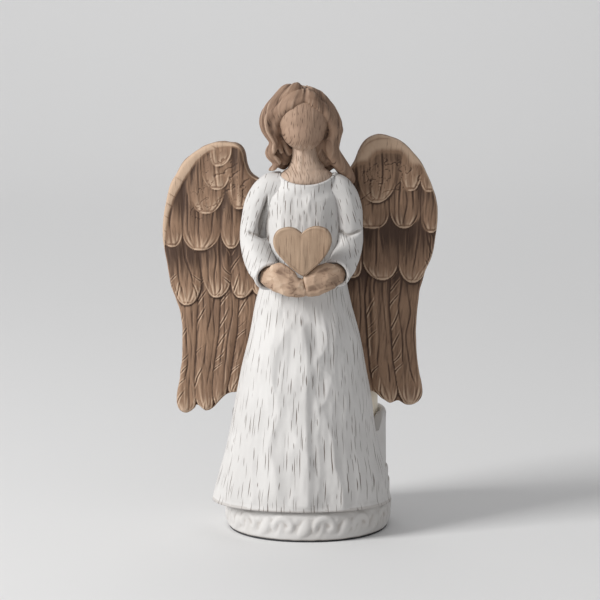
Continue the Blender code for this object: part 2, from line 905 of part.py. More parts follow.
def make_led(material):
    """The small lamp on the circuit board."""
    profile = (
        (0.0, 55.9),
        (0.9, 55.6),
        (LED_RADIUS, 54.6),
        (LED_RADIUS, LED_TOP - 2.4),
        (LED_RADIUS + 0.4, LED_TOP - 2.4),
        (LED_RADIUS + 0.4, BOARD_TOP + GAP),
        (0.0, BOARD_TOP + GAP),
    )
    made = turned("led_lamp", profile, 0.0, CUP_Y, 24)
    paint(made, material)
    return made


def make_board(material):
    """Circuit board on top of the battery chamber."""
    size = (*BOARD_SIZE, BOARD_TOP - BOARD_BOTTOM)
    centre = (0.0, CUP_Y, (BOARD_TOP + BOARD_BOTTOM) / 2.0)
    made = block("circuit_board", size, centre)
    paint(made, material)
    return made


def make_battery(material):
    """Coin cell in the chamber."""
    profile = (
        (0.0, BATTERY_TOP),
        (BATTERY_RADIUS - 0.5, BATTERY_TOP),
        (BATTERY_RADIUS, BATTERY_TOP - 0.5),
        (BATTERY_RADIUS, BATTERY_BOTTOM + 0.6),
        (BATTERY_RADIUS - 1.2, BATTERY_BOTTOM),
        (0.0, BATTERY_BOTTOM),
    )
    made = turned("coin_battery", profile, 0.0, CUP_Y, 32)
    paint(made, material)
    return made


def make_contacts(material):
    """Leaf contact above the cell and strip contact at its side."""
    top = block("battery_contact_top", (9.0, 4.0, 0.4), (0.0, CUP_Y, 42.7))
    side = block("battery_contact_side", (0.5, 5.0, 3.4), (BATTERY_RADIUS + 0.7, CUP_Y, 41.0))
    paint(top, material)
    paint(side, material)
    return top, side


def make_door(material):
    """Battery door with two lugs and a coin slot."""
    profile = (
        (0.0, DOOR_TOP),
        (DOOR_RADIUS, DOOR_TOP),
        (DOOR_RADIUS, DOOR_BOTTOM),
        (0.0, DOOR_BOTTOM),
    )
    made = turned("battery_door", profile, 0.0, CUP_Y, 32)
    size = (2.0 * LUG_REACH, LUG_WIDTH, DOOR_TOP - LUG_BOTTOM)
    centre = (0.0, CUP_Y, (DOOR_TOP + LUG_BOTTOM) / 2.0)
    lugs = block("door_lug_union", size, centre, cutter=True)
    slot = block("coin_slot_cutter", (14.0, 2.0, 1.6), (0.0, CUP_Y, DOOR_BOTTOM), cutter=True)
    join(made, lugs)
    cut(made, slot)
    paint(made, material)
    return made


def make_switch(material):
    """Switch slider, stem in the plate slot and flange above it."""
    stem_top = PLATE_TOP + GAP
    size = (*SWITCH_STEM, stem_top + 1.0 - PLATE_BOTTOM - 0.1)
    z = (PLATE_BOTTOM + 0.1 + stem_top + 1.0) / 2.0
    made = block("switch_slider", size, (0.0, CUP_Y + SWITCH_Y, z))
    flange_centre = (0.0, CUP_Y + SWITCH_Y, stem_top + 0.5)
    flange = block("switch_flange_union", (*SWITCH_FLANGE, 1.0), flange_centre, cutter=True)
    join(made, flange)
    paint(made, material)
    return made


def make_screws(material):
    """Two screws that hold the plate to the candle body."""
    profile = (
        (0.0, SCREW_TOP),
        (SCREW_RADIUS, SCREW_TOP - 1.0),
        (SCREW_RADIUS, SCREW_HEAD_TOP),
        (SCREW_HEAD_RADIUS, SCREW_HEAD_TOP),
        (SCREW_HEAD_RADIUS, SCREW_HEAD_BOTTOM + 0.4),
        (SCREW_HEAD_RADIUS - 0.5, SCREW_HEAD_BOTTOM),
        (0.0, SCREW_HEAD_BOTTOM),
    )
    for label, x in (("left", BOSS_X), ("right", -BOSS_X)):
        made = turned("chassis_screw_" + label, profile, x, BOSS_Y, 16)
        paint(made, material)


def build_stand():
    """Felt, base and cup."""
    make_felt(finish("felt", (0.03, 0.03, 0.035), 0.95))
    plaster = finish("cream_paint", (0.80, 0.78, 0.74), 0.6)
    make_base(plaster)
    make_cup(plaster)


def build_wings(dress_room):
    """Wings, their dowels and the sockets left in the dress."""
    wood = finish("carved_wood_brown", (0.28, 0.19, 0.13), 0.7)
    steel = finish("dowel_steel", (0.55, 0.55, 0.57), 0.35, 1.0)
    sides = (
        ("right", -1.0, RIGHT_WING_OUTLINE, RIGHT_DOWELS),
        ("left", 1.0, LEFT_WING_OUTLINE, LEFT_DOWELS),
    )
    holes = []
    for label, side, outline, dowels in sides:
        rooms = []
        for place, x, z in dowels:
            stem = label + "_wing_dowel_" + place
            make_dowel(stem, x, z, steel)
            rooms.append(dowel_hole(stem + "_room", x, z))
        make_wing(label + "_wing", outline, side, wood, dress_room, rooms)
        holes.extend(rooms)
    return holes


def build_figure():
    """Dress, head, hair, arms, hands, heart and wings."""
    cloth = finish("dress_cream", (0.82, 0.79, 0.74), 0.75)
    skin = finish("skin_tan", (0.52, 0.38, 0.28), 0.7)
    heart_wood = finish("heart_tan", (0.62, 0.47, 0.34), 0.65)
    brown = finish("hair_brown", (0.24, 0.14, 0.09), 0.7)
    dress_room = dress_body("dress_room_cutter", GAP, cutter=True)
    yoke_room = yoke_solid("yoke_room_cutter", GAP, cutter=True)
    holes = build_wings(dress_room)
    make_dress(cloth, yoke_room, holes)
    make_head(skin)
    rooms = [dress_room, yoke_room]
    for label, path in (("right", RIGHT_SLEEVE_PATH), ("left", LEFT_SLEEVE_PATH)):
        make_sleeve(label + "_sleeve", path, cloth, dress_room)
        rooms.append(tube(label + "_arm_room", path, SLEEVE_STEPS, GAP, cutter=True))
    make_hair(brown, rooms)
    heart_room = heart_cutter()
    make_heart(heart_wood)
    make_hand("right_hand", RIGHT_HAND_PATH, skin, [heart_room])
    right_room = palm("right_hand_room", RIGHT_HAND_PATH, HAND_STEPS, GAP, cutter=True)
    make_hand("left_hand", LEFT_HAND_PATH, skin, [heart_room, right_room])


def build_candle():
    """The battery candle standing in the cup."""
    wax = finish("candle_ivory", (0.86, 0.82, 0.72), 0.45)
    black = finish("chassis_black", (0.05, 0.05, 0.055), 0.5)
    amber = finish("flame_amber", (0.90, 0.62, 0.30), 0.3)
    clear = finish("lamp_yellow", (0.90, 0.80, 0.45), 0.2)
    green = finish("board_green", (0.04, 0.22, 0.10), 0.45)
    steel = finish("battery_steel", (0.62, 0.62, 0.64), 0.3, 1.0)
    make_candle_shell(wax)
    make_chassis(black)
    make_flame(amber)
    make_led(clear)
    make_board(green)
    make_battery(steel)
    make_contacts(steel)
    make_door(black)
    make_switch(black)
    make_screws(steel)


def main():
    """Build the whole figurine."""
    clear_scene()
    build_stand()
    build_figure()
    build_candle()
    bpy.context.view_layer.update()


main()
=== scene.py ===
"""Looks of a winged resin figurine with a candle cup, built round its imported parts.

Shapes are worked out in millimetres and turned into metres as each mesh is made.
The figure faces -Y, +X is its left side and the felt pad stands on z = 0.
"""

import logging
import math
from dataclasses import dataclass
from enum import Enum

import bmesh
import bpy
import numpy as np
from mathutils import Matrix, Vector


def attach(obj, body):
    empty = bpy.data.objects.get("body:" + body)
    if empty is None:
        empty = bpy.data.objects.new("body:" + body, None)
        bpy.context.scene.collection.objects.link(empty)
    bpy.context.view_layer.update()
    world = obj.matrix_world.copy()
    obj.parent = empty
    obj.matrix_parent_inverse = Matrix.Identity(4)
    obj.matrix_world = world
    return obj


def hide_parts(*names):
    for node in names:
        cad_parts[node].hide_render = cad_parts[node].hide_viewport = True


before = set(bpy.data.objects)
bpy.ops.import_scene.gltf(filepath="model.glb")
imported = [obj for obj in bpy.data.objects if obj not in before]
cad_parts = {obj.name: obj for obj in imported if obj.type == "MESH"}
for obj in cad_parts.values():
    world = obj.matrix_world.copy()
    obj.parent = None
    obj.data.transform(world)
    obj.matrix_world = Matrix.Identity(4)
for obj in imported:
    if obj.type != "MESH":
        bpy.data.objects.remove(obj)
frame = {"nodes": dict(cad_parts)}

log = logging.getLogger("figurine")

MM = 0.001
BODY = "figurine"
CANDLE_BODY = "candle"

CUP_Y = 7.3
SEAT_Z = 12.3
LIFT_ROOM = 28.4
LIFT_ROOM_TOP = 72.6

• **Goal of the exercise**
Pick out, from the lines above, every one that contains the string "imported".

• **Exercise answer**
"""Looks of a winged resin figurine with a candle cup, built round its imported parts.
imported = [obj for obj in bpy.data.objects if obj not in before]
cad_parts = {obj.name: obj for obj in imported if obj.type == "MESH"}
for obj in imported:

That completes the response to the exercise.